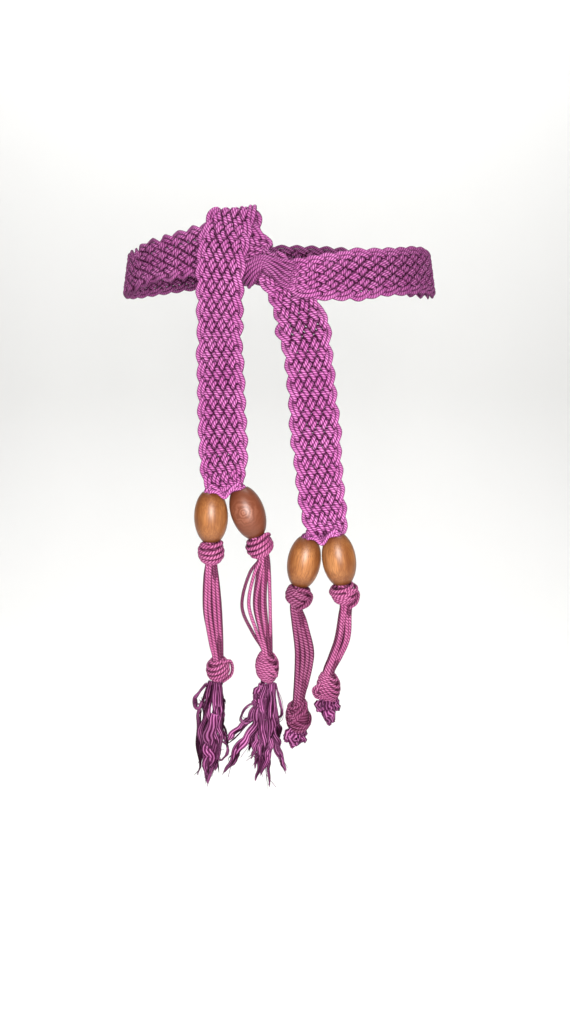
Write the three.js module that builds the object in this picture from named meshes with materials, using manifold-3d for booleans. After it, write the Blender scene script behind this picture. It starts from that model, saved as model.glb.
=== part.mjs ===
import * as THREE from 'three';
import { mergeVertices } from 'three/addons/utils/BufferGeometryUtils.js';
import Module from 'manifold-3d';

// A plaited rope belt, worn once round a waist and tied at the front with a half knot.
// Millimetres, +Z up, +X to the right as seen from the front, the front facing -Y.
// The origin is the middle of the worn waist, halfway up the band's side.

// Waist that the belt is worn on
const waistHalfWidth = 116.5;
const waistHalfDepth = 84;
const waistFlare = 0.165;
const bellyDepth = 26;
const bellyDrop = 170;
const wearGap = 0.5;

// Plaited band
const bandWidth = 35;
const bandThickness = 5.2;
const layerGap = 0.8;
const backRise = 20;
// The knot sits this far to the left of the waist's middle
const knotShift = 3.5;
const leftDrop = 153;
const rightDrop = 184;

// Beads, cords and knots on the four tails
const beadDiameter = 23.4;
const beadLength = 34.6;
const beadBore = 10;
const beadRim = 11.6;
const bundleDiameter = 8.6;
const seatGap = 0.3;
const upperKnotWide = 19.5;
const upperKnotTall = 15.5;
const lowerKnotWide = 17;
const lowerKnotTall = 23;
const bareLength = 69;
const knotWallRidge = 0.9;
const lockWidth = 6;
const tasselLength = 75.5;
const stubLength = 16;

// How finely the soft forms are divided
const knotStep = 5;
const plainStep = 11;
const bandSides = 10;
const bundleSides = 10;
const lockSides = 5;

const layerPitch = bandThickness + layerGap;
const radians = THREE.MathUtils.degToRad;
const up = new THREE.Vector3(0, 0, 1);

const cordMaterial = new THREE.MeshStandardMaterial({ color: 0xa8489c, roughness: 0.75, metalness: 0 });
const frayMaterial = new THREE.MeshStandardMaterial({ color: 0x93408f, roughness: 0.9, metalness: 0 });
const woodMaterial = new THREE.MeshStandardMaterial({ color: 0xa4622f, roughness: 0.4, metalness: 0 });

// The waist is an ellipse that spreads downwards; under it the belly pushes the hanging ends forward
function waistAt(height) {
  const below = Math.min(Math.max(-height, 0) / bellyDrop, 1);
  return {
    halfWidth: waistHalfWidth - waistFlare * Math.max(height, -bandWidth),
    halfDepth: waistHalfDepth - waistFlare * Math.max(height, 0) + bellyDepth * Math.sin(below * Math.PI / 2),
  };
}

function skinPoint(around, height) {
  const { halfWidth, halfDepth } = waistAt(height);
  return new THREE.Vector3(halfWidth * Math.sin(around), -halfDepth * Math.cos(around), height);
}

// A point on the waist, lifted off it by whole or part layers of the band
function worn(around, height, layer) {
  const small = 0.01;
  const point = skinPoint(around, height);
  const sideways = skinPoint(around + small, height).sub(point);
  const upwards = skinPoint(around, height + small).sub(point);
  const outward = sideways.cross(upwards).normalize();
  const lift = wearGap + bandThickness / 2 + (layer - 1) * layerPitch;
  return { at: point.addScaledVector(outward, lift), outward };
}

// One section of the band: turn tips its outer face from outward (0) through up (90) to inward (180),
// and lean swings that up direction to the right
function bandSection(around, height, { layer = 1, turn = 0, lean = 0, wide = 1, thick = 1 }) {
  const { at, outward } = worn(around, height, layer);
  const upward = new THREE.Vector3(Math.sin(radians(lean)), 0, Math.cos(radians(lean)));
  const face = outward.clone().multiplyScalar(Math.cos(radians(turn)));
  face.addScaledVector(upward, Math.sin(radians(turn)));
  return { at, face, wide: wide * bandWidth, thick: thick * bandThickness };
}

const frontAngle = (across) => Math.asin((across * bandWidth - knotShift) / waistHalfWidth);

// Across and up are shares of the band's width, drop is a share of the hanging end's own drop
const frontSection = (row) => bandSection(frontAngle(row.across), row.up * bandWidth, row);
const hangingSection = (drop) => (row) => bandSection(frontAngle(row.across), -row.drop * drop, row);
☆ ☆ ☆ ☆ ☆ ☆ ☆
● **Task requirements**
Pull every line containing "with" from the material above.

● **Solution for this task**
Write the three.js module that builds the object in this picture from named meshes with materials, using manifold-3d for booleans. After it, write the Blender scene script behind this picture. It starts from that model, saved as model.glb.
// A plaited rope belt, worn once round a waist and tied at the front with a half knot.